Nonprofit organizations, not only traditionally but also by the nature of their work, their operations and their financing are in an entirely different category from all others. They are endowed with a public purpose and perform functions necessary to the well-being of the States and the Nation. The idea of general and equal taxation to defray the cost of Government services has no place when nonprofit religious, charitable, literary, scientific, and educational organizations are concerned. Such organizations must of necessity look to others for their financial existence.

On the other hand, the idea of general and equal taxation applies with respect to other employers.

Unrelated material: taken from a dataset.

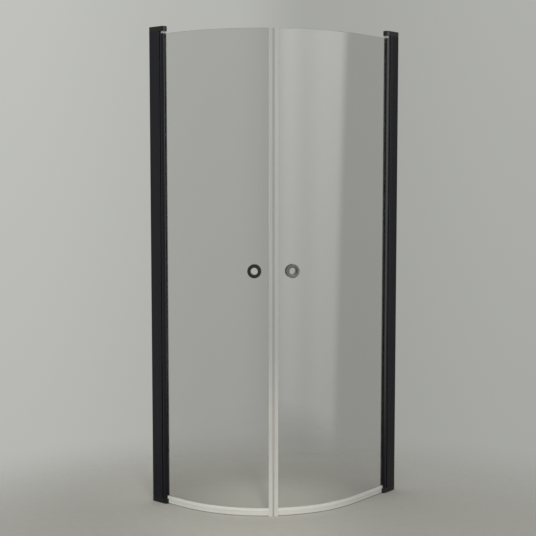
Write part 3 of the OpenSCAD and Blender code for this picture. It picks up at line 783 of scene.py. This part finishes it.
fade = add(tree, "ShaderNodeMapRange", {
    "Value": from_middle, "From Min": seen_radius, "From Max": gone_radius},
    interpolation_type="SMOOTHSTEP")
dust = add(tree, "ShaderNodeTexNoise", {"Vector": place, "Scale": dust_scale, "Detail": 5.0})
grey = add(tree, "ShaderNodeValToRGB", {"Fac": dust},
           stops=((0, linear("#9e9d97")), (1, linear("#a5a49e"))))
# Painted light: a pool up to 38 percent paler round a point just inside the seam.
painted_pool = add(tree, "ShaderNodeMapRange", {
    "Value": from_painted_pool, "From Min": painted_pool_core, "From Max": painted_pool_reach,
    "To Min": painted_pool_gain, "To Max": 0.0}, interpolation_type="SMOOTHSTEP")
# The painted pool of light is kept inside the arc of the doors.
painted_pool_inside = add(tree, "ShaderNodeMapRange", {
    "Value": from_arc, "From Min": inside_radius, "From Max": outside_radius,
    "To Min": 1.0, "To Max": 0.0}, interpolation_type="SMOOTHSTEP")
painted_light_gain = add(tree, "ShaderNodeMath", {0: painted_pool, 1: painted_pool_inside, 2: 1.0}, operation="MULTIPLY_ADD")
shade = add(tree, "ShaderNodeVectorMath", {0: grey, 3: painted_light_gain}, operation="SCALE")
plain = add(tree, "ShaderNodeBsdfDiffuse", {"Color": shade})
gone = add(tree, "ShaderNodeBsdfTransparent", {})
both = add(tree, "ShaderNodeMixShader", {0: fade, 1: plain, 2: gone})
add(tree, "ShaderNodeOutputMaterial", {"Surface": both})
floor_mesh.materials.append(floor_finish)

# Softbox: silk on a frame 3.2 m to the right, seen only in the gloss of the object. The silk is
# brighter at the top, has soft folds, and its far edge leans.
silk_x, silk_near, silk_far, silk_foot, silk_top = 3.2, -3.4, 2.8, -2.15, 3.6
lean_from_y, lean_from_z, lean_share = -0.5, 2.3, 0.17
folds = ((0.02, 0.0), (0.975, 0.0), (0.306, 1.0), (0.46, 0.80), (0.61, 0.95), (0.78, 0.86))
fade_height, bright_height, dimmest, brightest = 2.7, 3.2, 0.44, 4.45
softbox_mesh = bpy.data.meshes.new("softbox")
softbox_mesh.from_pydata([
    (silk_x, silk_near, silk_foot), (silk_x, silk_far, silk_foot),
    (silk_x, silk_far, silk_top), (silk_x, silk_near, silk_top)], [], [(0, 3, 2, 1)])
softbox = bpy.data.objects.new("softbox", softbox_mesh)
bpy.context.collection.objects.link(softbox)
silk, tree, place = blank_material("softbox_silk")
axes = add(tree, "ShaderNodeSeparateXYZ", {"Vector": place}).outputs
beyond = add(tree, "ShaderNodeMath", {0: axes["Y"], 1: -lean_from_y}, operation="ADD")
beyond = add(tree, "ShaderNodeMath", {0: beyond, 1: 0.0}, operation="MAXIMUM")
below = add(tree, "ShaderNodeMath", {0: lean_from_z, 1: axes["Z"]}, operation="SUBTRACT")
lean = add(tree, "ShaderNodeMath", {0: below, 1: lean_share}, operation="MULTIPLY")
shift = add(tree, "ShaderNodeMath", {0: beyond, 1: lean, 2: axes["Y"]}, operation="MULTIPLY_ADD")
along = add(tree, "ShaderNodeMapRange", {
    "Value": shift, "From Min": silk_near, "From Max": silk_far})
panels = add(tree, "ShaderNodeValToRGB", {"Fac": along},
             stops=[(where, (level, level, level, 1)) for where, level in folds])
panels.color_ramp.interpolation = "EASE"
top_fade = add(tree, "ShaderNodeMapRange", {
    "Value": axes["Z"], "From Min": fade_height, "From Max": silk_top,
    "To Min": 1.0, "To Max": 0.0}, interpolation_type="SMOOTHSTEP")
cover = add(tree, "ShaderNodeMath", {0: panels, 1: top_fade}, operation="MULTIPLY")
strength = add(tree, "ShaderNodeMapRange", {
    "Value": axes["Z"], "From Min": silk_foot, "From Max": bright_height,
    "To Min": dimmest, "To Max": brightest})
lamp = add(tree, "ShaderNodeEmission", {"Color": (1.0, 1.0, 0.955, 1.0), "Strength": strength})
gone = add(tree, "ShaderNodeBsdfTransparent", {})
both = add(tree, "ShaderNodeMixShader", {0: cover, 1: gone, 2: lamp})
add(tree, "ShaderNodeOutputMaterial", {"Surface": both})
softbox_mesh.materials.append(silk)
softbox.visible_camera = softbox.visible_transmission = softbox.visible_diffuse = False


def aimed(lamp_data, stand, target):
    lamp = bpy.data.objects.new(lamp_data.name, lamp_data)
    lamp.location = stand
    lamp.rotation_mode = "QUATERNION"
    lamp.rotation_quaternion = (Vector(target) - Vector(stand)).to_track_quat("-Z", "Y")
    lamp.visible_camera = lamp.visible_transmission = lamp.visible_glossy = False
    bpy.context.collection.objects.link(lamp)


front_data = bpy.data.lights.new("front_lamp", "AREA")
front_data.energy, front_data.size = 34.0, 1.8
aimed(front_data, stand=(1.75, -3.5, 1.35), target=(0.1, -0.2, 0.8))
spot_data = bpy.data.lights.new("low_spot", "SPOT")
spot_data.energy, spot_data.color = 132.0, (1.0, 0.94, 0.82)
spot_data.spot_size, spot_data.spot_blend = math.radians(22), 0.9
spot_data.shadow_soft_size = 0.16
aimed(spot_data, stand=(2.07, -1.95, 1.6), target=(0.08, -0.29, 0.08))

# Background: what the camera, the gloss and the glass see is a soft grey, a little darker towards
# the right and towards the floor. Rays that light a dull surface, also through the glass, meet an
# even light instead. In the gloss a dark flag at the far right keeps the posts and rings deep.
to_the_right, to_the_flag = (0.766, 0.643, 0), (0.559, 0.829, 0)
tone_reach, rise_reach, flag_depth = 0.24, 0.3, 0.30
world = bpy.data.worlds.new("pale_background")
bpy.context.scene.world = world
world.use_nodes = True
tree = world.node_tree
tree.nodes.clear()
ray = add(tree, "ShaderNodeLightPath", {}).outputs
seen = add(tree, "ShaderNodeMath", {0: ray["Is Camera Ray"], 1: ray["Is Glossy Ray"]},
           operation="MAXIMUM")
seen = add(tree, "ShaderNodeMath", {0: seen, 1: ray["Is Transmission Ray"]}, operation="MAXIMUM")
direct = add(tree, "ShaderNodeMath", {0: ray["Diffuse Depth"], 1: 0.5}, operation="LESS_THAN")
seen = add(tree, "ShaderNodeMath", {0: seen, 1: direct}, operation="MULTIPLY")
light = add(tree, "ShaderNodeBackground", {"Color": (1.0, 1.0, 0.99, 1.0), "Strength": 0.88})
way = add(tree, "ShaderNodeTexCoord", {}).outputs["Generated"]
rightward, flagward = (
    add(tree, "ShaderNodeVectorMath", {0: way, 1: axis}, operation="DOT_PRODUCT").outputs["Value"]
    for axis in (to_the_right, to_the_flag))
tone = add(tree, "ShaderNodeMapRange", {
    "Value": rightward, "From Min": -tone_reach, "From Max": tone_reach})
shade = add(tree, "ShaderNodeValToRGB", {"Fac": tone},
            stops=((0, linear("#bcbdb8")), (1, linear("#abaca7")),
                   (0.42, linear("#b1b2ad")), (0.58, linear("#a2a39e"))))
shade.color_ramp.interpolation = "EASE"
axes = add(tree, "ShaderNodeSeparateXYZ", {"Vector": way}).outputs
rise = add(tree, "ShaderNodeMapRange", {
    "Value": axes["Z"], "From Min": -rise_reach, "From Max": rise_reach,
    "To Min": 0.92, "To Max": 1.10})
flag = add(tree, "ShaderNodeMapRange", {
    "Value": flagward, "From Min": 0.70, "From Max": 0.98, "To Min": 0.0, "To Max": flag_depth},
    interpolation_type="SMOOTHSTEP")
flag = add(tree, "ShaderNodeMath", {0: flag, 1: ray["Is Glossy Ray"]}, operation="MULTIPLY")
kept = add(tree, "ShaderNodeMath", {0: 1.0, 1: flag}, operation="SUBTRACT")
level = add(tree, "ShaderNodeMath", {0: rise, 1: kept}, operation="MULTIPLY")
pale = add(tree, "ShaderNodeBackground", {"Color": shade, "Strength": level})
both = add(tree, "ShaderNodeMixShader", {0: seen, 1: light, 2: pale})
add(tree, "ShaderNodeOutputWorld", {"Surface": both})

Third objection: Failure to reimburse

It is, of course, possible that some nonprofit organizations may cease operations without funds with the result that benefits are paid without reimbursement. However, these instances are no different from cases involving insolvent employers whose delinquent contributions are never collected. Benefits are nevertheless paid to their employees on the basis of employment with those employers. Of major general consideration is the fact that the Federal amendment is only

enabling legislation. Each State which wishes to take advantage of the opportunity to achieve coverage of these organizations on a reimbursement basis will carefully consider all implications of the program. Proposed Federal amendment neither binds nor forces any State, it only paves the way. Whether a State will decide to extend coverage, the manner in which it will do so and the safeguards to be provided are strictly State matters.


(For staff analysis and departmental views, see p. 464)


Chairman, Senate Finance Committee,
Washington, D.C.

JUNE 25, 1960.

DEAR SENATOR: I understand that your committee is meeting on June 28 to consider H.R. 12580, the social security bill passed by the House of Representatives last Thursday.

If H.R. 12580 is enacted in its present form it will reduce the retirement allowances of approximately 2,130 New Jersey teachers and 1,300 other New Jersey public employees. The average cut in allowances will be approximately $1,300 per year for retired teachers and approximately $960 per year for other retired public employees.

The people affected by this legislation are members of the New Jersey Teachers Pension and Annuity Fund and the New Jersey Public Employees Retirement System. They have retired under a plan which permits the State of New Jersey to reduce the retirement allowance payable by the State pension fund if the employee earned a social security benefit through New Jersey public employment. Any social security benefit earned in this way is used to relieve the State of all or a portion of its obligation to pay a pension to retired public employees.

Many of the persons affected by this legislation have purposely advanced the dates of their retirement in order to avoid earning a social security benefit through public employment in New Jersey. If H.R. 12580 is enacted in its present form section 204 (a) will reduce the number of quarters of coverage required to attain fully insured status to such a degree that all of these people will be considered as having earned their social security benefits through New Jersey public employment.

The effect on these people will be a substantial reduction in income through loss of pension from the State of New Jersey.

The amendment proposed by section 204 (a) of H.R. 12580 is designed to provide needed benefits for a number of our senior citizens. This is a desirable purpose. The New Jersey Education Association and the New Jersey Civil Service Employees Association have informed me they are sympathetic with the desire to extend full benefits to these people and agree with this purpose. They agree with me, however, that this can be accomplished by approaches which will not deprive New Jersey public employees of State pensions they have earned during many years of service.

One approach would be the following amendment to section 204 (a) of H.R. 12580, already introduced by Senator Williams of New Jersey and me:

"(e) The amendment made by subsection (a) shall not apply in the case of any individual who, on, before, or after the date of enactment of this act, becomes entitled to retirement benefits under the Teachers Pension and Annuity Fund of the State of New Jersey or to retirement benefits under the Public Employees Retirement System of the State of New Jersey."

I ask that your committee give serious consideration to this amendment or to some other approach affording assurance to these deserving public employees who have rendered a number of years of service with the justified expectation that they would be entitled to their benefits upon retirement.